* Start Listed entries *
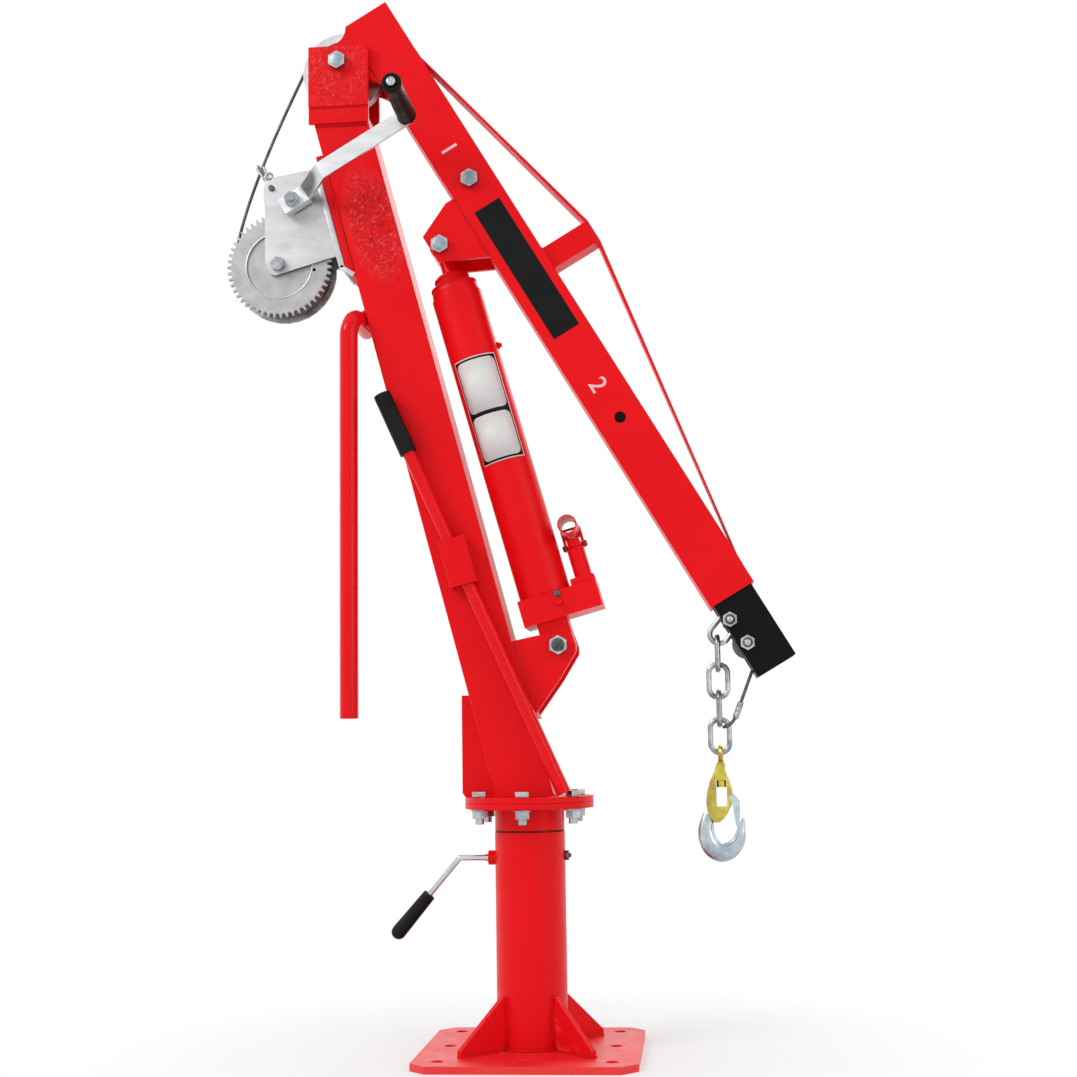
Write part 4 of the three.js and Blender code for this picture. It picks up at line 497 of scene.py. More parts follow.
def studio_floor():
    mesh = bpy.data.meshes.new("studio_floor")
    grid = bmesh.new()
    bmesh.ops.create_grid(grid, x_segments=2, y_segments=2, size=FLOOR_HALF)
    grid.to_mesh(mesh)
    grid.free()
    floor = bpy.data.objects.new("studio_floor", mesh)
    bpy.context.scene.collection.objects.link(floor)
    material, tree, shader = new_finish("floor_white")
    shader.inputs["Base Color"].default_value = FLOOR_WHITE
    shader.inputs["Roughness"].default_value = FLOOR_ROUGHNESS
    glow = add(tree, "ShaderNodeEmission", Strength=1.0)
    coords = tree.nodes.new("ShaderNodeTexCoord")
    away = length_of(tree, coords.outputs["Object"])
    fade = remap(tree, away, SHADOW_CORE, SHADOW_EDGE, CORE_GLOW, 1.0)
    gate = times(tree, fade, seen_directly(tree))
    mixed(tree, gate, shader, glow, tree.nodes["Material Output"].inputs["Surface"])
    mesh.materials.append(material)


# Making pieces

SAME_VERT = 1e-6  # metres
CUT_GAP = 1e-7  # metres
LATHE_TURNS = {"Z": Matrix.Identity(4), "Y": Matrix.Rotation(math.radians(-90.0), 4, "X")}
BEAD_PITCH = 2.6
BEAD_SWELL = (1.12, 0.92, 0.92)
RING_POINTS = 48


def finish_piece(name, shape, material, body, place=GROUND, smooth=True):
    """A finished bmesh becomes a piece, with its place in its mesh. It rides on a body, if one is given."""
    bmesh.ops.transform(shape, matrix=place, verts=shape.verts)
    mesh = bpy.data.meshes.new(name)
    shape.to_mesh(mesh)
    shape.free()
    for face in mesh.polygons:
        face.use_smooth = smooth
    mesh.materials.append(material)
    piece = bpy.data.objects.new(name, mesh)
    bpy.context.scene.collection.objects.link(piece)
    if body:
        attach(piece, body)
    return piece


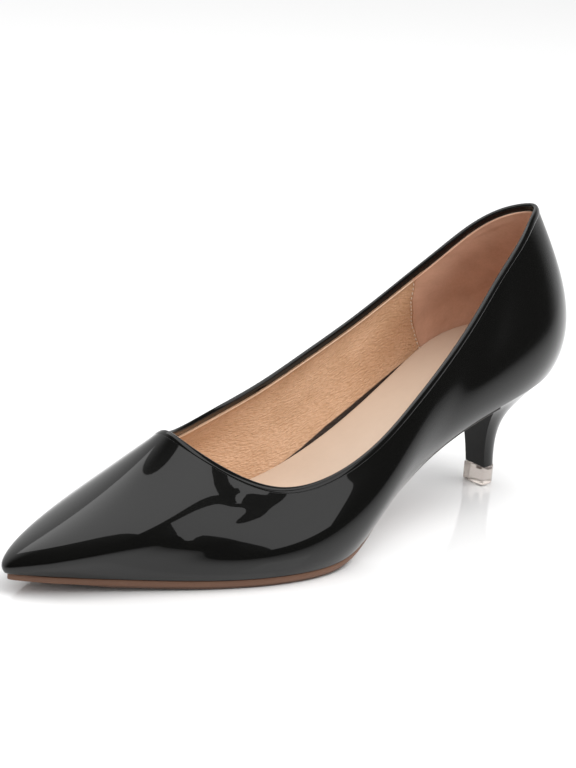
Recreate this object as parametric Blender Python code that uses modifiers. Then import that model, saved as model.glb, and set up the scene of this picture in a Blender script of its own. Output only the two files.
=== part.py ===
* End Listed entries *
» **Task prompt**: Each line of the material should be duplicated exactly, please.

» **Result of this exercise**:
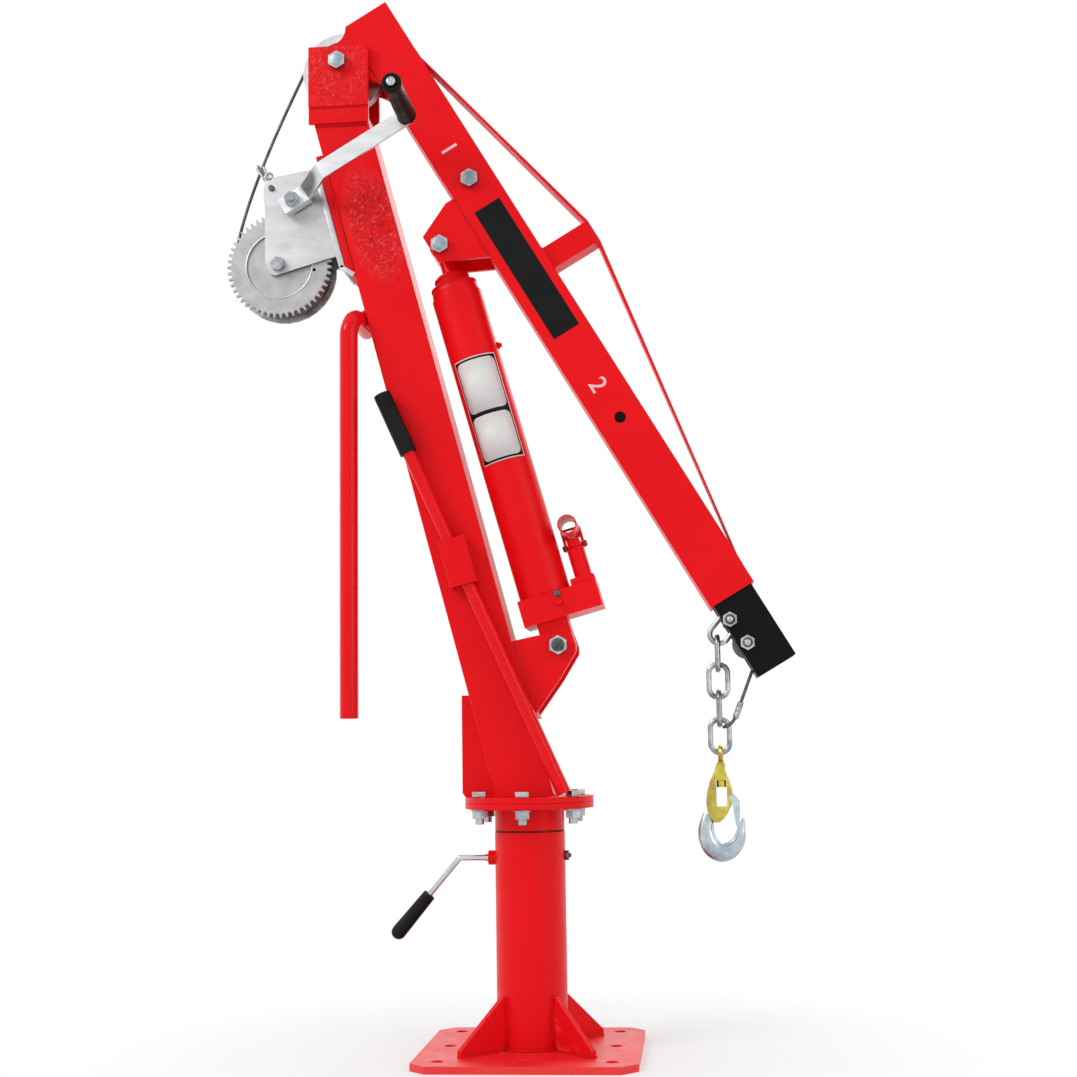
Write part 4 of the three.js and Blender code for this picture. It picks up at line 497 of scene.py. More parts follow.
def studio_floor():
    mesh = bpy.data.meshes.new("studio_floor")
    grid = bmesh.new()
    bmesh.ops.create_grid(grid, x_segments=2, y_segments=2, size=FLOOR_HALF)
    grid.to_mesh(mesh)
    grid.free()
    floor = bpy.data.objects.new("studio_floor", mesh)
    bpy.context.scene.collection.objects.link(floor)
    material, tree, shader = new_finish("floor_white")
    shader.inputs["Base Color"].default_value = FLOOR_WHITE
    shader.inputs["Roughness"].default_value = FLOOR_ROUGHNESS
    glow = add(tree, "ShaderNodeEmission", Strength=1.0)
    coords = tree.nodes.new("ShaderNodeTexCoord")
    away = length_of(tree, coords.outputs["Object"])
    fade = remap(tree, away, SHADOW_CORE, SHADOW_EDGE, CORE_GLOW, 1.0)
    gate = times(tree, fade, seen_directly(tree))
    mixed(tree, gate, shader, glow, tree.nodes["Material Output"].inputs["Surface"])
    mesh.materials.append(material)


# Making pieces

SAME_VERT = 1e-6  # metres
CUT_GAP = 1e-7  # metres
LATHE_TURNS = {"Z": Matrix.Identity(4), "Y": Matrix.Rotation(math.radians(-90.0), 4, "X")}
BEAD_PITCH = 2.6
BEAD_SWELL = (1.12, 0.92, 0.92)
RING_POINTS = 48


def finish_piece(name, shape, material, body, place=GROUND, smooth=True):
    """A finished bmesh becomes a piece, with its place in its mesh. It rides on a body, if one is given."""
    bmesh.ops.transform(shape, matrix=place, verts=shape.verts)
    mesh = bpy.data.meshes.new(name)
    shape.to_mesh(mesh)
    shape.free()
    for face in mesh.polygons:
        face.use_smooth = smooth
    mesh.materials.append(material)
    piece = bpy.data.objects.new(name, mesh)
    bpy.context.scene.collection.objects.link(piece)
    if body:
        attach(piece, body)
    return piece


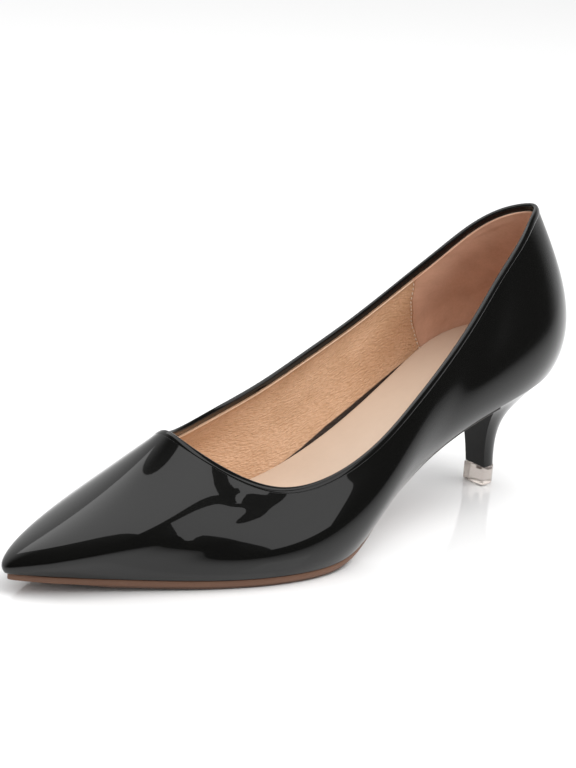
Recreate this object as parametric Blender Python code that uses modifiers. Then import that model, saved as model.glb, and set up the scene of this picture in a Blender script of its own. Output only the two files.
=== part.py ===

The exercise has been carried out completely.